Quelques années après Bacchanale (1940), un ballet de Syvilla Fort que son invention accompagne, faute de place pour un ensemble de percussions, le compositeur est approché par Arthur Gold et Robert Fizdale qui lui commandent une seconde pièce pour deux pianos préparés, à la suite d’A Book of Music (1945). C’est ainsi que Three Dances voit le jour, le 15 février 1946, au Town Hall de New York, avant d’inspirer Dromenon à Merce Cunningham, un travail pour sept danseurs présenté le 14 décembre 1947. Aujourd’hui, c’est au tour d’Anne de Fornel et Jay Gottlieb de se lancer dans un premier mouvement très rythmé où l’instrument, avec trente-six notes augmentées (vis, feutre, caoutchouc, etc.), associe la sécheresse du tambour au métal du gamelan. Le mouvement médian s’avère plus aéré et cahotant, surtout grâce à la présence de brefs soli. Enfin, frénésie et bondissement réapparaissent, qui stimulent le corps des dix jeunes apprentis danseurs invités sur le mouvement final.

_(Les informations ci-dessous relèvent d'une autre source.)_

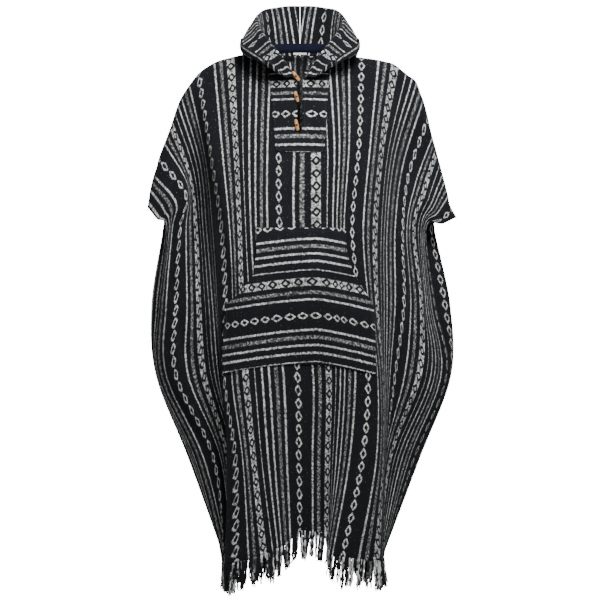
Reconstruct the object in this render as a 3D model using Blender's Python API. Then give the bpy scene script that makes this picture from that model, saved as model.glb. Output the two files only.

Des haut-parleurs s’élève alors la voix de l’auteur d’Europeras [lire notre chronique du 8 décembre 2017] évoquant philosophie orientale, liberté des sons et rencontre avec Schönberg (« Pour moi, il était un dieu »). Elle accompagne la dépréparation des deux pianos à queue, lesquels sont rapprochés du public, capot exceptionnellement fermé, pour y jouer Experiences n°1 (1945). Mais avant ce moment délicat et méditatif, aux longues secondes de silence, les claviéristes laissent place aux étudiants de Jean-Paul Despax. Au milieu d’un plateau jonché de jouets et de livres d’images, Laure Cazin, Léonard Pauly, Anna Ramon et Aurélien Rauss livrent deux des sections de Living Room Music (1940) : Story, pour voix parlée, d’après un poème de Gertrude Stein (The world is round), et Melody, qui rassemble percussivité et mélodie, à discrétion des interprètes. Ici, le son d’une flûte à bec s’élève parmi des tapotements de cubes en plastique, de tintements de verres.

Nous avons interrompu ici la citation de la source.